Outono para solteiros, casados ou...

Outono é minha estação favorita. E não é apenas a sensação térmica amena que me seduz, ou os doces aromas de chocolates quentes,  a volta dos assados, o calor do forno. Manhãs frias, tardes quentes, noites que pedem um cobertor. Existe algo a mais na troca de estações. É uma pré-disposição a misturar alegria e melancolia, a pedir vinhos mais encorpados, cervejas escuras. A exigir minutos a mais na cama na hora de levantar. Algo acontece e não tem a ver com quedas hormonais ou  pressão arterial. Sim, o tiozinho aqui está a salvo. 

Um amigo viúvo, diz que a antecipação do outono o faz lembrar o passado, com a falecida. "Era o período em que estávamos envolvidos com nós mesmos e tudo em volta parecia conspirar a favor”. Hoje tem uma namorada, mas a relação deles é tipicamente de verão. Viajam juntos, curtem praia, bares e fazem amor até cansar. E acho que ele cansa mais, do que faz. Depois, a coisa volta à rotina, como se uma barreira invisível os colasse ao cotidiano. Sozinho, percebe a movimentação do ar, dos ventos, das questões interiores, da natureza que sutilmente se transforma.

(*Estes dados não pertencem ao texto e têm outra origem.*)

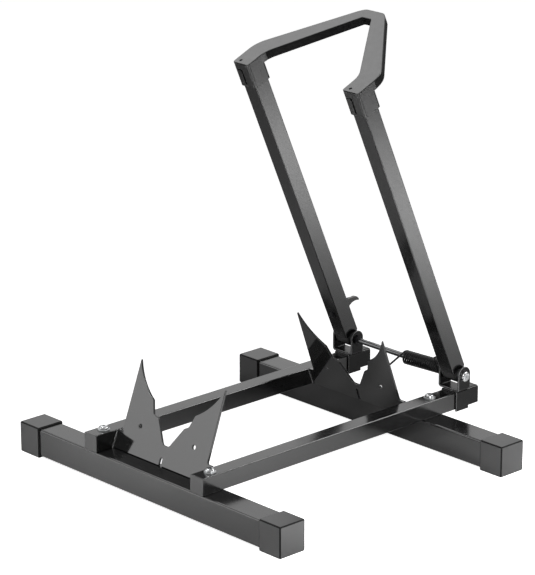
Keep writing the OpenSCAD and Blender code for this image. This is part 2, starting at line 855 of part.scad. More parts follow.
// The arched groove on a socket's front, a little above the socket's lower end
module arch_groove() {
    difference() {
        arch(arch_width, arch_height);
        arch(arch_width - 2 * groove_size, arch_height - groove_size);
    }
}

module arch(width, height) {
    round = width / 3;
    square([width, height - round]);
    translate([round, 0]) square([width - 2 * round, height]);
    for (x = [round, width - round]) translate([x, height - round]) circle(r = round, $fn = 48);
}

// Where the small screws sit in the sockets' roofs
module at_top_screws() {
    for (side = [-1, 1]) on_upright(side) translate([-arch_shift, -tube_size / 3, 0]) children();
}

module handle() {
    color("#1f2022") difference() {
        on_hoop() {
            translate([0, 0, hoop_height - handle_thick]) linear_extrude(handle_thick)
                polygon(handle_outline());
            for (side = [-1, 1]) translate([0, 0, hoop_height - socket_length])
                linear_extrude(socket_length - handle_thick / 2) polygon(socket_outline(side));
        }
        for (side = [-1, 1]) on_upright(side) {
            translate([0, 0, hoop_height - socket_length - overrun])
                linear_extrude(socket_length - socket_roof + overrun)
                    round_rect(tube_size, tube_size, tube_corner / 2);
            translate([-arch_shift - arch_width / 2, groove_size - socket_half,
                       hoop_height - socket_length + arch_clear])
                rotate([90, 0, 0]) linear_extrude(socket_wall) arch_groove();
        }
        at_top_screws() {
            translate([0, 0, hoop_height - 2 * socket_roof])
                cylinder(d = top_screw_size + 2 * slip_gap, h = 3 * socket_roof, $fn = 48);
            translate([0, 0, hoop_height - socket_roof / 2])
                cylinder(d = top_screw_head, h = socket_roof, $fn = 48);
        }
    }
}

module top_plug(side) {
    difference() {
        on_upright(side) translate([0, 0, tube_end]) rotate([180, 0, 0])
            linear_extrude(top_plug_depth)
                round_rect(tube_size - 2 * tube_wall, tube_size - 2 * tube_wall, tube_corner / 2);
        at_top_screws() translate([0, 0, tube_end - top_plug_depth * 2 / 3])
            cylinder(d = top_screw_size, h = top_plug_depth, $fn = 48);
    }
}

module left_top_plug() { color("#232426") top_plug(-1); }

module right_top_plug() { color("#232426") top_plug(1); }

module handle_screws() {
    color("#1b1c1e") at_top_screws() translate([0, 0, hoop_height - socket_roof / 2])
        difference() {
            union() {
                cylinder(d = top_screw_head - 2 * run_gap, h = socket_roof / 4, $fn = 48);
                translate([0, 0, -top_plug_depth / 2])
                    cylinder(d = top_screw_size - 2 * run_gap, h = top_plug_depth / 2 + run_gap, $fn = 48);
            }
            translate([0, 0, -socket_roof / 8])
                cylinder(d = top_screw_size * key_share, h = socket_roof, $fn = 6);
        }
}

// The hook's side view: behind the upright and up along it, from its screw's height
function hook_profile() =
    let (
        root = tube_size / 2,
        top = hook_height * 0.36,
        low = top - hook_height,
        tip = [root + hook_reach, -hook_height * 0.46],
        heel = tip - [hook_thick / 4, hook_thick / 3],
        crest = [root + hook_reach * 0.62, top * 0.28]
    )
    concat(
        [[root, low]],
        bowed([root, low], heel, -0.2),
        [heel, tip],
        bowed(tip, crest, 0.18, 5),
        [crest],
        bowed(crest, [root, top], 0.08, 6),
        [[root, top]]
    );

module hook() {
    color("#17181a") on_upright(-1) difference() {
        translate([-hook_thick / 2, 0, hook_rise]) rotate([90, 0, 90]) linear_extrude(hook_thick)
            polygon(hook_profile());
        translate([0, 0, hook_rise]) rotate([-90, 0, 0])
            cylinder(d = hook_screw_size + 2 * run_gap, h = hook_screw_reach + overrun, $fn = 48);
    }
}

// A screw through the left upright, from its front into the hook
module hook_screw() {
    color("#c9cbce") on_upright(-1) translate([0, -tube_size / 2, hook_rise]) rotate([90, 0, 0])
        round_screw(screw_head_size, screw_head_height, hook_screw_size, tube_size + hook_thick - overrun);
}

// A sleeve that keeps the hook's screw from crushing the upright
module hook_spacer() {
    color("#b9bbbf") on_upright(-1) translate([0, tube_wall - tube_size / 2, hook_rise])
        rotate([-90, 0, 0]) difference() {
            cylinder(d = screw_size * nut_flats_share, h = tube_size - 2 * tube_wall, $fn = 48);
            translate([0, 0, -overrun])
                cylinder(d = hook_screw_size + 2 * run_gap, h = tube_size, $fn = 48);
        }
}

front_beam();
rear_beam();
front_left_cap();
front_right_cap();
rear_left_cap();
rear_right_cap();
left_rail();
right_rail();
left_front_plug();
right_front_plug();
left_rear_plug();
right_rear_plug();
front_cradle();
rear_cradle();
left_saddle();
right_saddle();
left_clevis();
right_clevis();
rail_bolts();
rail_washers();
beam_nuts();
pivot_rod();
left_pivot_screw();
right_pivot_screw();
rod_nuts();
spacer_washers();
torsion_spring();
left_upright();
right_upright();
left_knuckle();
right_knuckle();
left_bush();
right_bush();
handle();
left_top_plug();
right_top_plug();
handle_screws();
hook();
hook_screw();
hook_spacer();
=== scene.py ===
"""Looks of the floor bike rack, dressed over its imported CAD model.

Each sub-assembly is a class that holds its sizes, builds its own meshes and
gives every piece its finish. All lengths are in metres in the rack's frame:
X to the right along the beams, Y to the rear, Z up from the floor.
"""

import logging
import math
from dataclasses import dataclass
from enum import Enum
from functools import cache

import bpy
from mathutils import Matrix, Vector

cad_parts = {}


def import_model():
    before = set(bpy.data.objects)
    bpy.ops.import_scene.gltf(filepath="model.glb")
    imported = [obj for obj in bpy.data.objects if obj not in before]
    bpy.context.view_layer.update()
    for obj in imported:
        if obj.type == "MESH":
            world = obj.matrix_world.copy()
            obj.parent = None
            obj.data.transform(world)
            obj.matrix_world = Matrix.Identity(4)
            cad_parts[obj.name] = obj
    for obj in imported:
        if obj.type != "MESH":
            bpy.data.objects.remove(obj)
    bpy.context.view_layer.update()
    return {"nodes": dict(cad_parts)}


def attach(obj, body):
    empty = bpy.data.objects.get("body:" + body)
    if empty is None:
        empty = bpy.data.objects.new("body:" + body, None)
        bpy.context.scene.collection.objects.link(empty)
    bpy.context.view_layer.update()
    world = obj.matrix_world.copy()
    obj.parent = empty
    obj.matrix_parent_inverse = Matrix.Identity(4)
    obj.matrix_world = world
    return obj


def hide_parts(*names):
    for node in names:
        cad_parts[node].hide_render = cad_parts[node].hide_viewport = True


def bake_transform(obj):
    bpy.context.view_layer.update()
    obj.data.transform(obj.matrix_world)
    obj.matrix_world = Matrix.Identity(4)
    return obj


log = logging.getLogger("bike_rack")

Colour = tuple[float, float, float]
Point = tuple[float, float, float]
Pair = tuple[float, float]


class Slot(Enum):
    """The record's material slots."""

    PAINTED_STEEL = "painted_steel"
    PAINTED_PLATE = "painted_plate"
    MOULDED_PLASTIC = "moulded_plastic"
    CHROME = "chrome"
    ZINC = "zinc"
    BLACK_STEEL = "black_steel"
    BRASS = "brass"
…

Outono e especialmente o inverno,  exigem um pouco mais de todos nós. Assim como o corpo pede rações calóricas, o espírito também precisa de um bom cobertor, de um sopão aromático onde a essência que lhe dará tempero será a energia acumulada nos anteriores dias onde a luz era farta. 

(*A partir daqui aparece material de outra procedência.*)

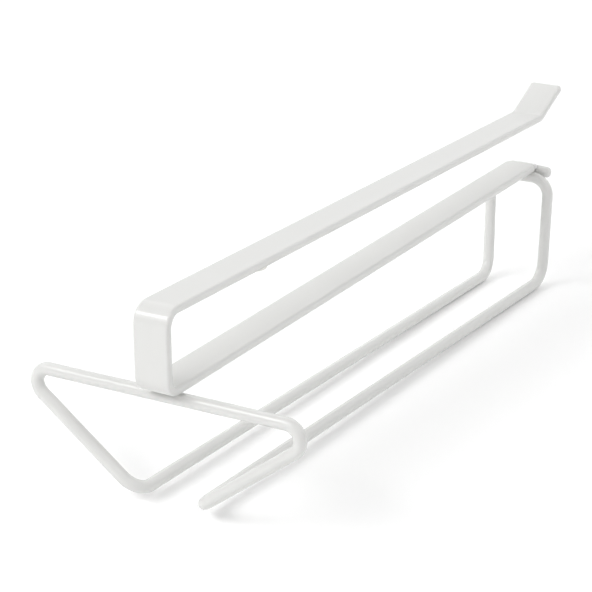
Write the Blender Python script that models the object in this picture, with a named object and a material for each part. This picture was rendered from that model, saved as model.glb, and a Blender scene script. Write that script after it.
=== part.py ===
"""Clip-on under-shelf rack: a flat steel spring clip that grips a shelf board, with a bent wire
loop welded below it whose two rails carry what hangs or slides in between them.

Frame: +X right, +Y from the clip's front web into the shelf, +Z up. The origin is on the
underside of the upper arm, at the middle of its length, on the centre line: the face that lies
on the shelf. Units are metres.
"""

import math

import bpy
import bmesh
from mathutils import Vector

MM = 0.001

# Clip: one flat bar bent into a hairpin. Heights are above the bottom face of its front bend,
# depths are behind the front face of its web.
BAR_WIDTH = 15.2 * MM
BAR_THICKNESS = 3.25 * MM
BAR_EDGE_RADIUS = 1.1 * MM
CLIP_HEIGHT = 34.5 * MM
UPPER_ARM_LENGTH = 312.5 * MM
UPPER_ARM_DROP = 3.0 * MM
TIP_LENGTH = 23.2 * MM
TIP_ANGLE = math.radians(25.5)
LOWER_ARM_LENGTH = 309.0 * MM
LOWER_ARM_RISE = 5.5 * MM
TOP_BEND_RADIUS = 6.2 * MM
BOTTOM_BEND_RADIUS = 5.0 * MM
TIP_BEND_RADIUS = 5.5 * MM
REAR_CORNER_RADIUS = 4.0 * MM
TIP_CORNER_RADIUS = 1.2 * MM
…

Outra amiga, me segreda que sonha em ter alguém com carinho e afeto quentes. Mas antes disso, reconhece, precisa mover as resistências geladas que a abraçam. Os medos, a perda do espaço. Mas o outono é mais leve justamente para ajudar nessa troca, digamos assim, de folhagem existencial e quem sabe,  liberar os
empedernidos a essa busca.

É bom ter alguém para aquecer. Não importa a motivação: amor, identidade ou interesse simplesmente. Não é esse o outono que você idealiza caro solteiro convicto? Um bom e macio cobertor, livros, revistas e uma seleção de filmes não-depressivos, ajudam muito. Um jantar quentinho com os amigos. Um chá com a mãe domingo à tarde e uma fatia daquela torta, receita antiga da família. É outono puro. 

É uma época linda para se observar os campos, paisagens urbanas. O tom amarelo-dourado das folhas, ilustram instantâneos magníficos. Lembro meu pai, na sacada, logo após o almoço. Permanecia ali, atento, emoldurando pensamentos bons e retornando alguns minutos depois para o interior da casa, sempre com seu melhor sorriso outonal.

No verão, é diferente, você quer se integrar à paisagem. Assumir os tons criados pelo sol. No inverno, a chuva e a geada nos obrigam a cerrar o olhar e as cortinas, Observamos a vida através das janelas. Muitas vezes a tristeza aperta. A primavera é linda, mas ligeira. Aqui no Sul, chove muito e lá se vão as flores e as cores vivas. A primavera é perfeita demais para garantir-se a eternidade.

Aproveitemos então, neste outono, as memórias sem dor, os projetos sem prazo, os dias amenos e a brisa que varre a estética bonita das folhas secas. Vamos fingir que reinventar a vida é simples. Que conseguiremos decifrar o que ainda nos angustia e que, examinado a fundo, com todo o rigor, não deve ter a menor importância.